As Neirotti pointed out, how athletes are marketed — and how they market themselves — has evolved significantly since Kim last paced the fairways on Tour. Performance is still paramount but, with the rise of social media, personality also matters more than it ever has. There’s a reason the PGA Tour launched its Player Impact Program, by which it rewards golfers for their popularity and social reach. Fans engaging with golfers helps the Tour’s (and sponsors’) bottom line.
“Brand value in relationship to athletes has been reinvented in the last several years,” T. Bettina Cornwell, head of the marketing department at the University of Oregon, wrote in an email. ”With the changed collegiate NIL opportunities, we find brand value at the intersection of athletic performance and social integration and following.”
As Exhibit A, Cornwell pointed to Naomi Osaka, the former world No. 1 tennis player who by speaking openly about her mental-health struggles has grown her fanbase immeasurably. “She is valued for her athletic performance as well as her honest orientation to her own well-being,” Cornwell said. “Kim, despite a long hiatus from sport, does have the potential to tell a comeback story that could be inspiring and could, along with his athletic performance, launch an impressive chapter two with high-brand value.”
HOW MUCH OF HIS STORY Kim might choose to reveal, however, is yet another open question. (Same goes for whether he’d elect to carve out a presence on social media.) If he does return, he would not be obligated to discuss his departure from the game and how he has occupied the years since.
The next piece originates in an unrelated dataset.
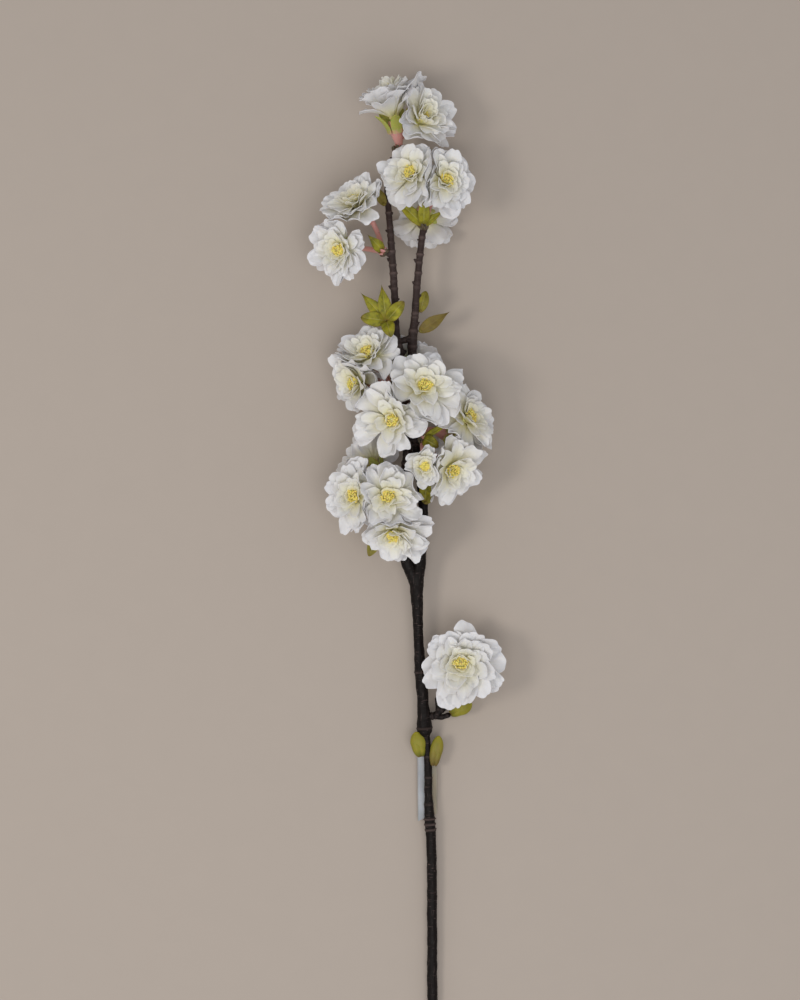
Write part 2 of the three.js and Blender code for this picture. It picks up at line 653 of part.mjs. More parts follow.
function makePetals(bloom, walls, cutters) {
  const eye = tube(
    [CORE_BACK, CORE_FRONT].map((high, i) => ({
      at: around(bloom, 0, 0, high),
      radius: CORE_RADIUS - i * CORE_TAPER,
    })),
    6,
  );
  const blades = petalsOf(bloom).map((petal) => {
    const at = (across, along) => ({
      at: bentBack(petalPoint(bloom, petal, across, along), walls),
      thick: PETAL_THICKNESS,
    });
    return blade([
      [at(0, 0)],
      [at(-1, 0.5), at(1, 0.5)],
      [at(-1, 1), at(-0.36, 1), at(0.36, 1), at(1, 1)],
    ]);
  });
  let whole = joined([eye, ...blades]);
  for (const { normal, offset } of walls) whole = whole.trimByPlane(normal.toArray(), offset);
  return clearOf(whole, [stamenSpace(bloom), ...cutters]);
}

// Stamens: a ring of threads that widen into anthers, on a shallow cone.
function makeStamens(bloom) {
  const [seed, foot] = [Math.abs(bloom.at[1]), CORE_FRONT + GAP];
  const step = (2 * Math.PI) / STAMEN_COUNT;
  const points = [around(bloom, 0, 0, foot), around(bloom, 0, 0, foot + 0.9)];
  const index = [];
  for (let i = 0; i < STAMEN_COUNT; i += 1) {
    const angle = i * step;
    const length = STAMEN_LENGTH * (bloom.across / 46) * (0.8 + 0.35 * draw(seed, i + 9));
    const lean = 0.2 + spread(seed, i + 20, 0.05);
    const [out, high] = [1 + Math.sin(lean) * length, foot + Math.cos(lean) * length];
    const [wide, head] = [ANTHER_RADIUS / out, high - 1.8];
    points.push(
      around(bloom, angle - step * 0.25, 1.2, foot),
      around(bloom, angle + step * 0.25, 1.2, foot),
      around(bloom, angle, out - ANTHER_RADIUS * 1.2, head),
      around(bloom, angle - wide, out + 0.3, head),
      around(bloom, angle + wide, out + 0.3, head),
      around(bloom, angle, out, high),
    );
    const [right, left, inner, headRight, headLeft, tip] = [2, 3, 4, 5, 6, 7].map((k) => i * 6 + k);
    const nextRight = ((i + 1) % STAMEN_COUNT) * 6 + 2;
    index.push(1, right, headRight, 1, headRight, inner, 1, inner, headLeft, 1, headLeft, left);
    index.push(right, left, headLeft, right, headLeft, headRight);
    index.push(inner, headRight, tip, headRight, headLeft, tip, headLeft, inner, tip);
    index.push(1, left, nextRight, 0, left, right, 0, nextRight, left);
  }
  const shape = new THREE.BufferGeometry();
  shape.setAttribute("position", new THREE.Float32BufferAttribute(points.flatMap((p) => p.toArray()), 3));
  shape.setIndex(index);
  return solid(shape);
}

// ---- Label ----

// A blank paper flag behind the trunk, folded lightly round it.
function makeLabel(cutters) {
  const { from, to, middle, width, thickness } = LABEL;
  const row = (y, x, z) =>
    [-0.5, -0.12, 0.3, 0.5].map((share) => ({
      at: new THREE.Vector3(x + share * width, y, z + Math.abs(share) * 3),
      thick: thickness,
    }));
  return clearOf(blade([row(from, middle[0], 1.6), row(to, middle[1], 2.2)]), cutters);
}

// ---- The sprig ----

const sprig = new THREE.Group();

function add(name, made, look) {
  const { vertProperties, triVerts, numProp, numVert } = largest(made.simplify(FINENESS)).getMesh();
  const positions = new Float32Array(numVert * 3);
  for (let i = 0; i < numVert; i += 1) {
    positions.set(vertProperties.subarray(i * numProp, i * numProp + 3), i * 3);
  }
  const geometry = new THREE.BufferGeometry();
  geometry.setAttribute("position", new THREE.BufferAttribute(positions, 3));
  geometry.setIndex(new THREE.BufferAttribute(triVerts, 1));
  const mesh = new THREE.Mesh(geometry, new THREE.MeshStandardMaterial({ ...LOOKS[look], metalness: 0 }));
  mesh.name = name;
  sprig.add(mesh);
}

const blooms = UMBELS.flatMap((umbel) => umbel.blooms);
const wood = woodCutters();
const fatUmbels = UMBELS.flatMap((umbel) => makeUmbel(umbel, GAP));
const fatLeaves = LEAF_GROUPS.flatMap((group) => makeLeafGroup(group, GAP));

add("branch", makeBranch(), "bark");
for (const umbel of UMBELS) {
  add("umbel_" + umbel.name, joined(makeUmbel(umbel, 0)), "calyx");
}
for (const group of LEAF_GROUPS) {
  add(group.name, clearOf(joined(makeLeafGroup(group, 0)), [...wood, ...fatUmbels]), "leaf");
}
for (const bloom of blooms) {
  const walls = wallsOf(bloom, blooms);
  const petals = makePetals(bloom, walls, [...wood, ...fatUmbels, ...fatLeaves]);
  add("bloom_" + bloom.name + "_petals", petals, "petal");
  add("bloom_" + bloom.name + "_stamens", makeStamens(bloom), "stamen");
}
add("label", makeLabel(wood), "paper");

export default sprig;
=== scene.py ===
"""The looks of a cut sprig of double white cherry blossom, laid down on a pale floor and seen from above.

The branch runs along Y with its cut end at -Y. Tables of places are in millimetres, and all that is made
from them is in metres.
"""

import math
from collections import namedtuple
from contextlib import contextmanager

import bmesh
import bpy
from mathutils import Matrix, Vector, kdtree, noise


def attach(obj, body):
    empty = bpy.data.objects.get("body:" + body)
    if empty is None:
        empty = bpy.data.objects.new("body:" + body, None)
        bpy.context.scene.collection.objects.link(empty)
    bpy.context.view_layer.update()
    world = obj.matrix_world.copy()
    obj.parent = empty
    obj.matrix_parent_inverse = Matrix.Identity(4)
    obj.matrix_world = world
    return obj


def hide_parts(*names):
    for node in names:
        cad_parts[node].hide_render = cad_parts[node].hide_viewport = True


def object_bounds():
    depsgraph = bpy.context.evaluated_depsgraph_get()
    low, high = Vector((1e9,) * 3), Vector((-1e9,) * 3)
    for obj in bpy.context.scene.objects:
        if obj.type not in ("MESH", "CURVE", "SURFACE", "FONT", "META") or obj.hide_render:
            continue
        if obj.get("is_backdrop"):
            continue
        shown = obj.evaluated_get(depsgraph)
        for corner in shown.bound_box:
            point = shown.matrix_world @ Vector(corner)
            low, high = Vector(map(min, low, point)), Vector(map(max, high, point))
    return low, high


bl_info = {
    "name": "Cherry blossom sprig",
    "version": (1, 0, 0),
    "blender": (4, 5, 0),
    "location": "3D View > Sidebar > Sprig",
    "description": "Models a sprig of double white cherry blossom: bark, stalks, blooms, leaves and label",
    "category": "Add Mesh",
}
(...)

He could, theoretically, merely say that the last 12 years are a chapter that he’s ready to put behind him as he begins what he’s hopeful will be a fruitful reintegration to the professional game, and that his focus now will be squarely on getting reps and sharpening his skills. Who knows, he might be a different guy all together from the flashy, hard-charging AK we remember.
“It’ll be interesting to see if he comes back with that persona,” said Neirotti, the George Washington professor. “He’s older and he’s matured, so do you still come out with that belt buckle or not?”
Ah, yes, the belt buckle. If you remember only a little about Kim, surely you remember his flamboyant, initialed waist-wear. As the story goes, he picked up his first AK buckle at a mall near the University of Oklahoma, where he played on the golf team for three years. Rhinestone-studded buckles soon became his trademark, a fashion statement that aligned with his bad-boy rep and aggressive style of play. Would a second coming of AK be wise to lean back into his signature accessory?
“If I was his marketing advisor, I’d have that buckle somewhere, like on his bag, or as a good-luck charm,” Neirotti said. “But if he does come back with a more mature, serious golf attitude, that may not be the persona he wants to portray.”
As with just about all things AK, we just won’t know until we know, as has long been the case with another American enigma.
ON MAY 25, 2008, HUMAN REMAINS were uncovered in the area of Utah where Everett Ruess was presumed to have gone missing. After a careful analysis of the bones, including DNA testing, scientists believed that they had cracked the code on a 75-year-old mystery.
The discovery made national headlines, but not everyone, including Utah’s state archaeologist, was convinced the bones belonged to Ruess. After yet more testing — this time by the Armed Forces DNA Identification Laboratory — the skeptics were proven right. The remains were likely those of a young Navajo.
“We go back to where we were a year and a half ago, where we hoped that someday he will be found,” Brian Ruess, Everett’s nephew, told NPR at the time. “You continue to live with the assumption that the mystery will never be solved — but the hope that it will.”